Do all PFFD cases look the same? No. [Mc Cormack, 2001] There is a spectrum of severity in PFFD. There are some typical features of a child born with PFFD. The thigh is abnormally short, when the leg is relaxed it is held in flexion (bent), abduction (moved to the side), and external rotation.[Westin, 1969] Some have described the leg as an upside down L-shape or resembling a ship's funnel. The foot of the affected leg is frequently at the level of the opposite knee.

There may be significant anteroposterior (front to back) instability of the knee joint due to deficient or missing cruciate ligaments.[Westin, 1969] 70-80 percent of the cases also experience fibula (smaller bone of lower leg) defects - ranging from mild tissue defects to complete absence of the fibula and a deformed foot.[Westin, 1969] Some people with fibular hemimelia have reported seeing a small indent or dimple on the front of the leg at shin level.

Presence or absence of a foot deformity, presence or absence of fibular hemimelia (shortening of the fibia), and knee structure affects treatment options. 50 percent of patients also experience defects in other limbs.[Krajbich,1991],[Westin, 1969] Approximately 15 percent of PFFD cases are bilateral (both legs), with those cases frequently having the more severe fibula and foot defects.[Westin, 1969]

Diagnosis is almost always possible on the first physical examination due to the typical PFFD characteristics. However, the physical exam is of little value for determining the severity of the defect. An X-ray or MRI will be required to determine severity and classification.

An X-ray has the advantage no sedation is required and takes much less time than an MRI, however in the first few months the hip is mostly cartelage and does not display well.

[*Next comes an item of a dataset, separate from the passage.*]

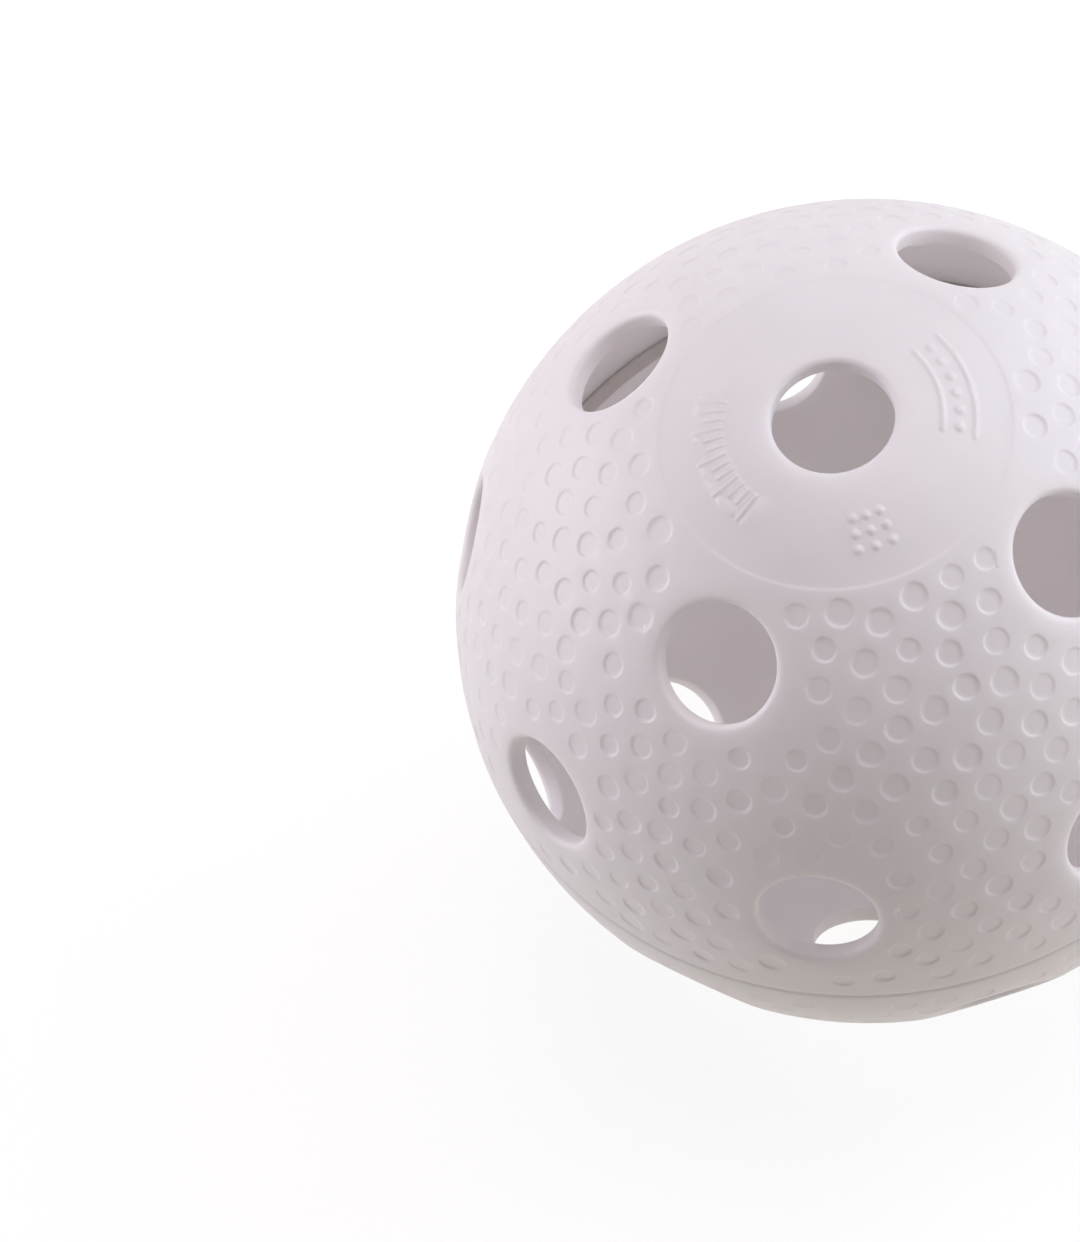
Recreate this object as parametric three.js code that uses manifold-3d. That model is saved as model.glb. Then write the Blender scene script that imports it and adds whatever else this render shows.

Also the X-ray technician may not have the PFFD leg perfectly parallel to image plate leading to an image with poor value. An MRI has the advantage that you can view much more structure (arteries, cartelage, fat, bone, muscle) and the image is in 3D, but an MRI is typically an hour long affair where the subject must remain absolutely still in an extremely loud environment (imagine a very noisy old-style, humming-clanking elevator).

[Update] A study of the efficacy of MRI vs X-Ray for classifying PFFD found that radiographic evaluation tends to overestimate the degree of deficiency and that, therefore, MRI is better than X-Ray for a good classification. Maldjian et. al, 2007

If an infant is going to get an MRI it should be fed only breast milk or water (breast milk does not interfere with an MRI) and will probably either be given a suppository or oral sedative to make it sleep and not move while sleeping. After the baby falls asleep it will be transferred to the MRI room.

If you decide on an MRI - it is important for at least one parent to be in the MRI room at the moment your baby is moved from the table it was sleeping on to the MRI platform. This is because if the baby wakes up from the jostling, now in a strange environment with strange people, he or she probably will not want to go to sleep again without a moment of cuddling from Mommy and/or Daddy.

This was the case for us. Our one-year-old woke up, was scared, and wouldn't go back to sleep. The nurses wanted to give even more sedative, even though the maximum recommended level had already been given. Fortunately one of us was a medical professional and knew this and also was able to persudade the nurses to let us try a daddy-lullaby first. Thirty seconds into a quiet hum from daddy and our daughter was asleep and ready for the MRI.